Une jolie comédie-concept avec Max Boublil dans son éternel rôle d’adulescent comico-dépressif mais davantage porté sur l’émotion.
Dans Les Gamins, Anthony Marciano tirait le portrait d’un quinquagénaire (Alain Chabat) et de son gendre potentiel (Max Boublil) déterminés à faire les 400 coups ensemble pour échapper à la routine du mariage pour le premier et à une voie tracée pour le second. Entre comédie régressive et bromance intergénérationnelle, Les Gamins traçait le sillon de la comédie américaine sans toutefois assumer toutes ses audaces : la régression restait plutôt dans les clous et l’opposition hommes-femmes obéissait à un certain schématisme – là où les personnages féminins bénéficient d’un traitement plus complexe chez Judd Apatow, par exemple. Sept ans plus tard (et l’erreur de parcours Robin des bois, la véritable histoire dans l’intervalle), Anthony Marciano et Max Boublil semblent avoir pris un peu de plomb dans la tête. Toujours coauteurs, les désormais jeunes quadragénaires (nés tous deux en 1979) interrogent toujours la masculinité, mais à l’aune d’un rééquilibrage des rapports hommes-femmes, caractéristique de l’ère #MeToo.
SHOOT DE NOSTALGIE
Le concept, d’abord.
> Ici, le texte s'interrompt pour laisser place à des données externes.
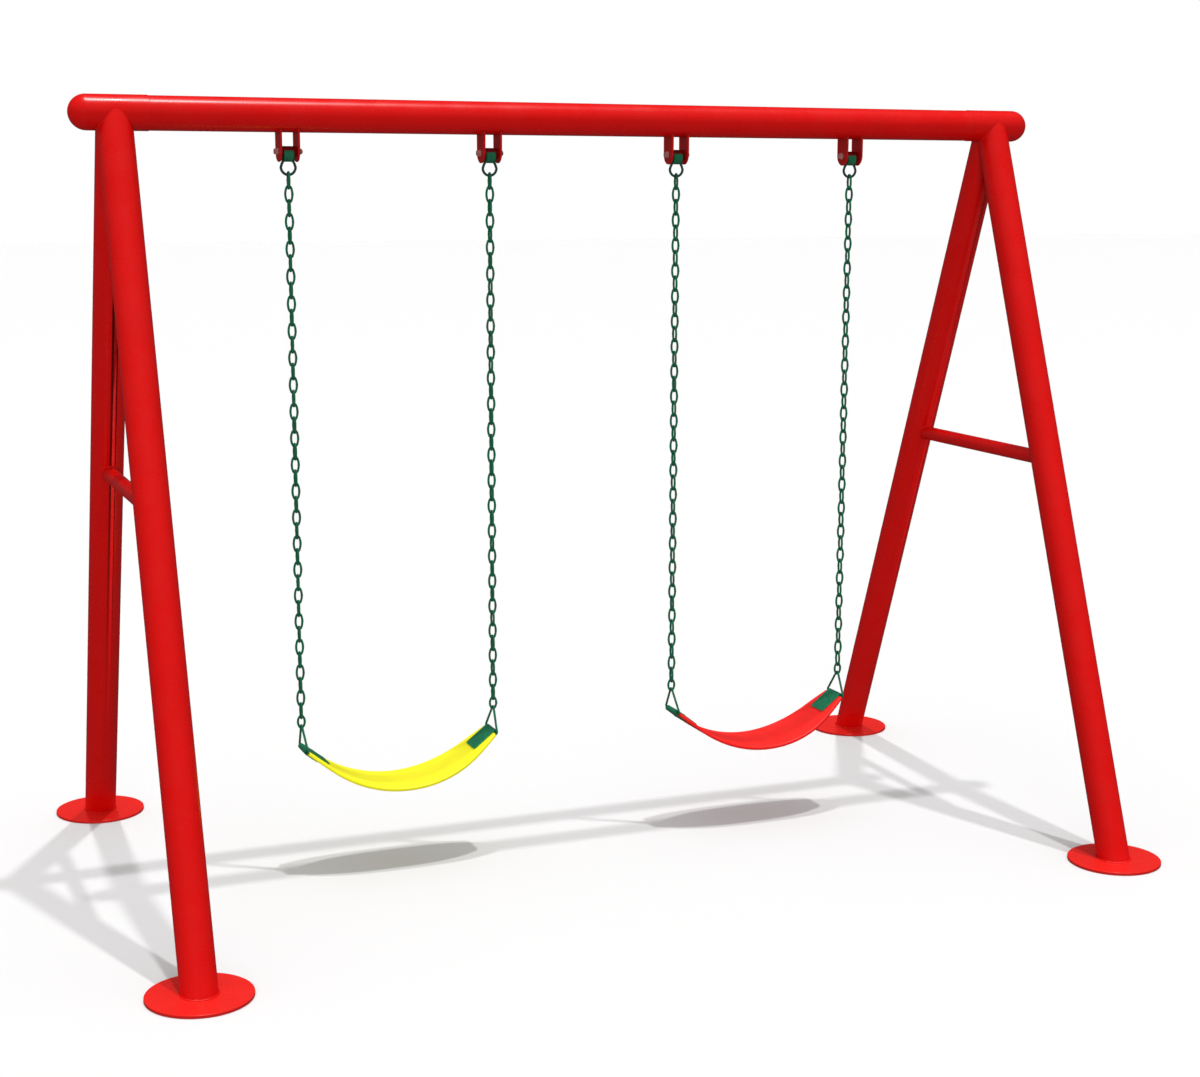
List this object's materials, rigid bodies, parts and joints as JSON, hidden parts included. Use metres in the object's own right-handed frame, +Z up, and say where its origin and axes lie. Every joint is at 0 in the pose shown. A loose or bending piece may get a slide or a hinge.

Car concept il y a. Tout le film est basé sur des images d’archives que le héros, apprenti cinéaste, a conservées depuis qu’il a eu son premier Caméscope, offert par ses parents quand il avait 13 ans, et dont nous voyons un montage supposé, celui qu’il s’est fait dans sa tête. Rembobinage. Nous démarrons en 1993. Le jeune Max filme les principaux moments de sa vie partagés avec sa bande de potes et la craquante Emma (Alice Isaaz) à qui il n’ose avouer ses sentiments. Les années défilent et la tête des personnages aussi, d’abord adolescents, puis jeunes, enfin adultes. Une affiche de La Haine, les modems bruyants des ordinateurs, la liesse post-Coupe du monde 98, les premiers portables suffisent à nous repérer dans le temps, tout comme la dégaine des héros et les tubes pop électro de ces années-là – You are my high de Demon est notamment parfaitement utilisé pour le passage à l’an 2000. Marciano pousse à fond les curseurs de la nostalgie sans toutefois verser dans un « best of » des années 90-2000, qui réduirait le film à sa forme. En centrant son propos sur l’histoire d’amour inachevée entre Max et Emma, le réalisateur ancre le film dans les cœurs et dans la problématique très contemporaine de la séduction.
L’AMOUR, AUJOURD’HUI
Au début de leur camaraderie, Max et Emma ne se calculent pas vraiment, d’autant que lui est en permanence dans l’ombre, derrière son Caméscope. Puis survient un Action/Vérité où la jeune fille, à l’étonnement de tous, le choisit pour une épreuve de bisou sur la bouche. Un acte de bravoure (souvenez-vous quand vous aviez 13-14 ans...), une prise de pouvoir féminine qui oblige le garçon à réagir mais le déstabilise complètement. À partir de ce moment-là, le film ne fait que retarder le moment où Max osera enfin se déclarer. Il y a par exemple cette scène clé de la balade romantique en pédalo qui se solde par une chute d’Emma dans l’eau, Max la repêche avant de l’embrasser hors champ : normal, il a posé sa caméra – belle idée de cinéma. Un baiser hors champ, c’est comme s’il n’avait jamais existé, d’ailleurs Max s’empresse de relativiser la chose devant une Emma déconfite, bientôt lassée de sa pusillanimité. En rejetant le rôle que lui a involontairement assigné la jeune femme, celui de l’amoureux éconduit, obligé de se racheter, Max s’inscrit dans une vision machiste de la séduction qu’il va payer au prix cher. Les tourtereaux s’éloignent et le montage de la vie du héros commence à ressembler à une mauvaise romcom. Les images d’archives feel-good se muent en preuves accablantes de l’orgueil mal placé de Max, un certain malaise s’installe... Play révèle alors sa nature profonde, en phase avec les préoccupations du moment. Une jolie surprise.
Play, en salles le 1er janvier 2020.